■ **Task to complete**:
Output the lines that follow exactly as they are.

■ **Raw data**:
-- begin --

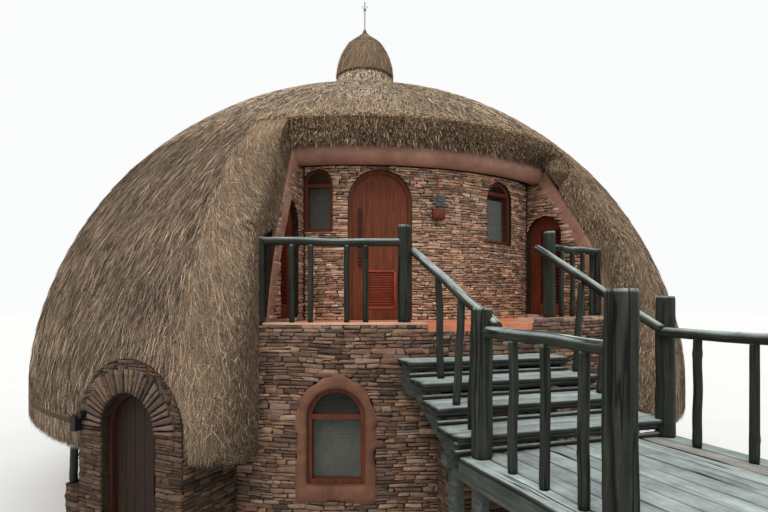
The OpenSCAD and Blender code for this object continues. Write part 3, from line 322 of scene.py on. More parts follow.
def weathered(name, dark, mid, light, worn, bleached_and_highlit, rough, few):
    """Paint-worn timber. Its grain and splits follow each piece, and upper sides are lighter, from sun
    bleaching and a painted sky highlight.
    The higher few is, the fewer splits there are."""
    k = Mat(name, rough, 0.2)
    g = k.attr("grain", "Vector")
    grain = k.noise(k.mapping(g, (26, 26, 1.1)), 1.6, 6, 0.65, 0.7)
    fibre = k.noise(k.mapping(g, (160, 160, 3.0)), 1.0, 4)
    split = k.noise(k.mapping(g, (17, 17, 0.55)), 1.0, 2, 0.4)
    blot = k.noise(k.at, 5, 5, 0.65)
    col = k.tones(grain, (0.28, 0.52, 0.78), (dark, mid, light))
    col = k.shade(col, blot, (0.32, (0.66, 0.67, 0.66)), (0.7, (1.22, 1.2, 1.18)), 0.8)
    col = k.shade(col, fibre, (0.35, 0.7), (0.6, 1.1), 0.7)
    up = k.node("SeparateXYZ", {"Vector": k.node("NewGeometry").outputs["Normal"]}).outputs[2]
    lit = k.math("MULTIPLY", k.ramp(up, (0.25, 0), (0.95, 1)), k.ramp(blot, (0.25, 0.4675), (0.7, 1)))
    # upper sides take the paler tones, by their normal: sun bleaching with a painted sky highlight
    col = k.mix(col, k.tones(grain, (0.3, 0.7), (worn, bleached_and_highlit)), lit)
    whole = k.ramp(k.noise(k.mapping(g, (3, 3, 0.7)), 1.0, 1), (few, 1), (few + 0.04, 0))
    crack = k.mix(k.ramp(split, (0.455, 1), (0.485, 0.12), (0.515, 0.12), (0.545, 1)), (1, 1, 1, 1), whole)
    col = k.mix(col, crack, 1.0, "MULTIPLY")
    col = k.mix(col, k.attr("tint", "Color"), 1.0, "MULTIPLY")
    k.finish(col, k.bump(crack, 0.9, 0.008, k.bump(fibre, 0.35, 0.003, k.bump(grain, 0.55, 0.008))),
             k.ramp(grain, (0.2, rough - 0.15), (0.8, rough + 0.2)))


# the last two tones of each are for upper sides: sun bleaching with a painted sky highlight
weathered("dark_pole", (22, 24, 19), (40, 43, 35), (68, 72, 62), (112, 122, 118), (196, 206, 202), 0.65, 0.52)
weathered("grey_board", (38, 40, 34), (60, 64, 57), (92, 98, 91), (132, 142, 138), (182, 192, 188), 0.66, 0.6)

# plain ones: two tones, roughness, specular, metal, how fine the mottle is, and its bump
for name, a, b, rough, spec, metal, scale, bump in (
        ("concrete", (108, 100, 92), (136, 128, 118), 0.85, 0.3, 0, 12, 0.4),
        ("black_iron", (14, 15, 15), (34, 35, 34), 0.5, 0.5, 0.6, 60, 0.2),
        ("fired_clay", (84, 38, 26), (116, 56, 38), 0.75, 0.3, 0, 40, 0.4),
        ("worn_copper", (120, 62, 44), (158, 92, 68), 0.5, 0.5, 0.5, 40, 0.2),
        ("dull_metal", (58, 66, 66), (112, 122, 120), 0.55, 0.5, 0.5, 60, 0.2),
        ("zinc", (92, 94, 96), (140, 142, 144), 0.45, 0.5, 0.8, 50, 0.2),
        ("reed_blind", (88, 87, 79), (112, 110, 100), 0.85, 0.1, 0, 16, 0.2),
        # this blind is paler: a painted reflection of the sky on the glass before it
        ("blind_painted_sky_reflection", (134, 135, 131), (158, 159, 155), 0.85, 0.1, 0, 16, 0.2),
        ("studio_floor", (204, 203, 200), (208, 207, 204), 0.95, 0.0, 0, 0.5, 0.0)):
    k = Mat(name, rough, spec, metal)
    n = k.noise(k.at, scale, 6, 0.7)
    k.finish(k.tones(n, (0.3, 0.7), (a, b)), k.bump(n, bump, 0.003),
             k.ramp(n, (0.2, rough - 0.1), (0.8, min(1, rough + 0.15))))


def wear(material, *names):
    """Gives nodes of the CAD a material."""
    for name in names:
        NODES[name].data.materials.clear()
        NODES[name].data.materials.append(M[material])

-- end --

■ **Right answer**:
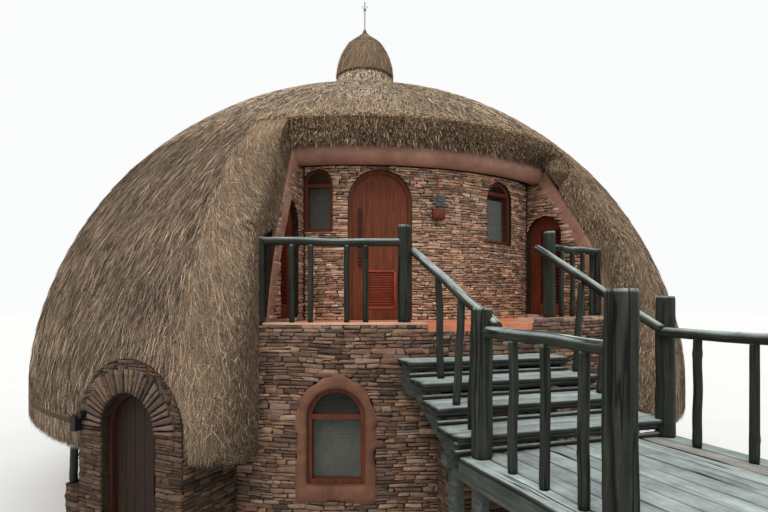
The OpenSCAD and Blender code for this object continues. Write part 3, from line 322 of scene.py on. More parts follow.
def weathered(name, dark, mid, light, worn, bleached_and_highlit, rough, few):
    """Paint-worn timber. Its grain and splits follow each piece, and upper sides are lighter, from sun
    bleaching and a painted sky highlight.
    The higher few is, the fewer splits there are."""
    k = Mat(name, rough, 0.2)
    g = k.attr("grain", "Vector")
    grain = k.noise(k.mapping(g, (26, 26, 1.1)), 1.6, 6, 0.65, 0.7)
    fibre = k.noise(k.mapping(g, (160, 160, 3.0)), 1.0, 4)
    split = k.noise(k.mapping(g, (17, 17, 0.55)), 1.0, 2, 0.4)
    blot = k.noise(k.at, 5, 5, 0.65)
    col = k.tones(grain, (0.28, 0.52, 0.78), (dark, mid, light))
    col = k.shade(col, blot, (0.32, (0.66, 0.67, 0.66)), (0.7, (1.22, 1.2, 1.18)), 0.8)
    col = k.shade(col, fibre, (0.35, 0.7), (0.6, 1.1), 0.7)
    up = k.node("SeparateXYZ", {"Vector": k.node("NewGeometry").outputs["Normal"]}).outputs[2]
    lit = k.math("MULTIPLY", k.ramp(up, (0.25, 0), (0.95, 1)), k.ramp(blot, (0.25, 0.4675), (0.7, 1)))
    # upper sides take the paler tones, by their normal: sun bleaching with a painted sky highlight
    col = k.mix(col, k.tones(grain, (0.3, 0.7), (worn, bleached_and_highlit)), lit)
    whole = k.ramp(k.noise(k.mapping(g, (3, 3, 0.7)), 1.0, 1), (few, 1), (few + 0.04, 0))
    crack = k.mix(k.ramp(split, (0.455, 1), (0.485, 0.12), (0.515, 0.12), (0.545, 1)), (1, 1, 1, 1), whole)
    col = k.mix(col, crack, 1.0, "MULTIPLY")
    col = k.mix(col, k.attr("tint", "Color"), 1.0, "MULTIPLY")
    k.finish(col, k.bump(crack, 0.9, 0.008, k.bump(fibre, 0.35, 0.003, k.bump(grain, 0.55, 0.008))),
             k.ramp(grain, (0.2, rough - 0.15), (0.8, rough + 0.2)))


# the last two tones of each are for upper sides: sun bleaching with a painted sky highlight
weathered("dark_pole", (22, 24, 19), (40, 43, 35), (68, 72, 62), (112, 122, 118), (196, 206, 202), 0.65, 0.52)
weathered("grey_board", (38, 40, 34), (60, 64, 57), (92, 98, 91), (132, 142, 138), (182, 192, 188), 0.66, 0.6)

# plain ones: two tones, roughness, specular, metal, how fine the mottle is, and its bump
for name, a, b, rough, spec, metal, scale, bump in (
        ("concrete", (108, 100, 92), (136, 128, 118), 0.85, 0.3, 0, 12, 0.4),
        ("black_iron", (14, 15, 15), (34, 35, 34), 0.5, 0.5, 0.6, 60, 0.2),
        ("fired_clay", (84, 38, 26), (116, 56, 38), 0.75, 0.3, 0, 40, 0.4),
        ("worn_copper", (120, 62, 44), (158, 92, 68), 0.5, 0.5, 0.5, 40, 0.2),
        ("dull_metal", (58, 66, 66), (112, 122, 120), 0.55, 0.5, 0.5, 60, 0.2),
        ("zinc", (92, 94, 96), (140, 142, 144), 0.45, 0.5, 0.8, 50, 0.2),
        ("reed_blind", (88, 87, 79), (112, 110, 100), 0.85, 0.1, 0, 16, 0.2),
        # this blind is paler: a painted reflection of the sky on the glass before it
        ("blind_painted_sky_reflection", (134, 135, 131), (158, 159, 155), 0.85, 0.1, 0, 16, 0.2),
        ("studio_floor", (204, 203, 200), (208, 207, 204), 0.95, 0.0, 0, 0.5, 0.0)):
    k = Mat(name, rough, spec, metal)
    n = k.noise(k.at, scale, 6, 0.7)
    k.finish(k.tones(n, (0.3, 0.7), (a, b)), k.bump(n, bump, 0.003),
             k.ramp(n, (0.2, rough - 0.1), (0.8, min(1, rough + 0.15))))


def wear(material, *names):
    """Gives nodes of the CAD a material."""
    for name in names:
        NODES[name].data.materials.clear()
        NODES[name].data.materials.append(M[material])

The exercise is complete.